We all like to think of ourselves as trendsetters and how we practise a healthy dose of skepticism whenever we encounter something new. The reality, however, is we're more easily influenced than we would care to admit, to the point where we have to ask whether something is popular because it's good or just because it's popular.
That question has bene highlighted by research recently published in the journal Science, which looks at the behaviour of people reading online comments. Reported by The New York Times, it confirmed the obvious fact that if you approve an article, either by liking it or sharing it, someone who reads it is more likely to do the same, regardless of quality.
So far, so predictable but a surprising finding relating to negative articles emerged. A negative reaction to an article won't cause people to dislike it. Instead, it will result in others giving it a positive review instead.
If the findings show anything, it's just how easy we're swayed by 'popular' opinion. This is problematic when you consider how something goes viral in the first place. Getting a post or video to cross a certain threshold so that it gets a life of its own is one thing, but reaching that threshold requires a significant push from third-parties.
How Popularity Is Influenced
Consider how certain videos go viral. The majority of them aren't accidents, instead it's down to corporations or influential groups and individuals pushing it out and making it popular.
If you can cast your mind back to the early part of 2013, you will most certainly remember the 'Harlem Shake' and how you couldn't even visit a page without watching a video relating to it. It was a phenomenon where everyone had their own version on YouTube, unaware that it gathered momentum because of a few companies. One of which was Maker Studios, an agency specialising in making popular YouTube videos and partly owned by Time Warner.
Once it made its own version of the Harlem Shake and shared it across numerous channels, its popularity exploded as both brands and individuals jumped on the bandwagon, transforming it into the meme we know today.
Corporations made the trend reach a certain level of popularity and as a result, ordinary people made it one of the most popular memes this year. Whether you thought it was good or not at the time will vary, but ultimately individuals just followed what was popular without figuring out who or what drove the trend in the first place. The more popular something is, the more likely you're going to get involved, either by creating your own version, sharing it or interacting with it.

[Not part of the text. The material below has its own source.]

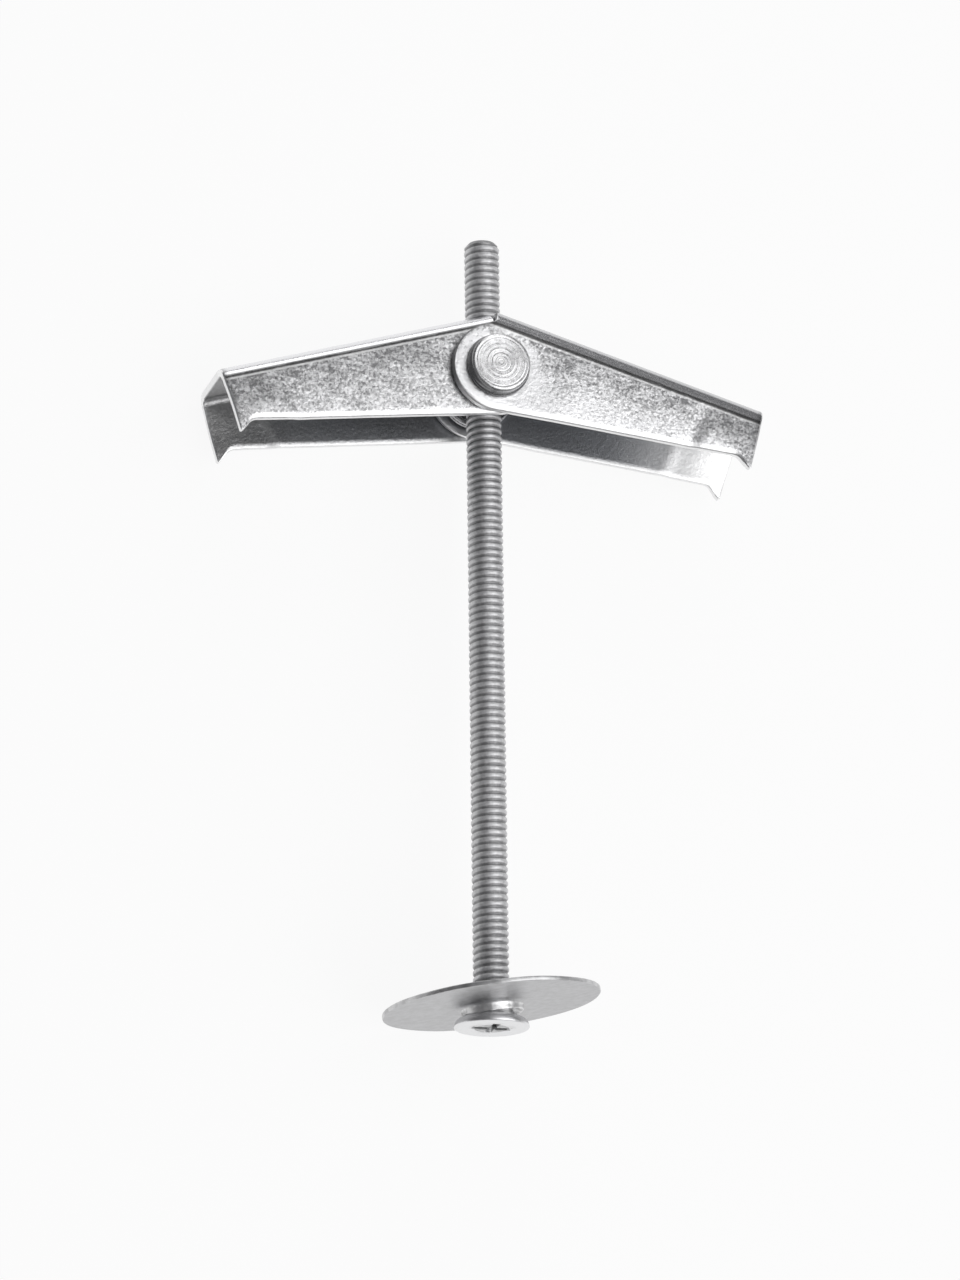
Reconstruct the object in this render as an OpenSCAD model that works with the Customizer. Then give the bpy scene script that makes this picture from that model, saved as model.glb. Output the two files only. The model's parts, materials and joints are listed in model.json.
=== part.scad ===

That ties back into the study mentioned earlier, which showed that users were more likely to respond positively to an article if it was already given a positive score. Seeing something being spread positively will in turn encourage you to do the same and you would be more inclined to share it. There's a narcissistic element in play here as well, who doesn't want to be the first to share something fun or interesting, but most of the time, we're playing to someone else's tune.
Of course, the hardest part about getting people to share content isn't making something good or worth sharing, it's figuring out a way to get noticed. Doing so without a major brand to push it is doable, but a significant challenge.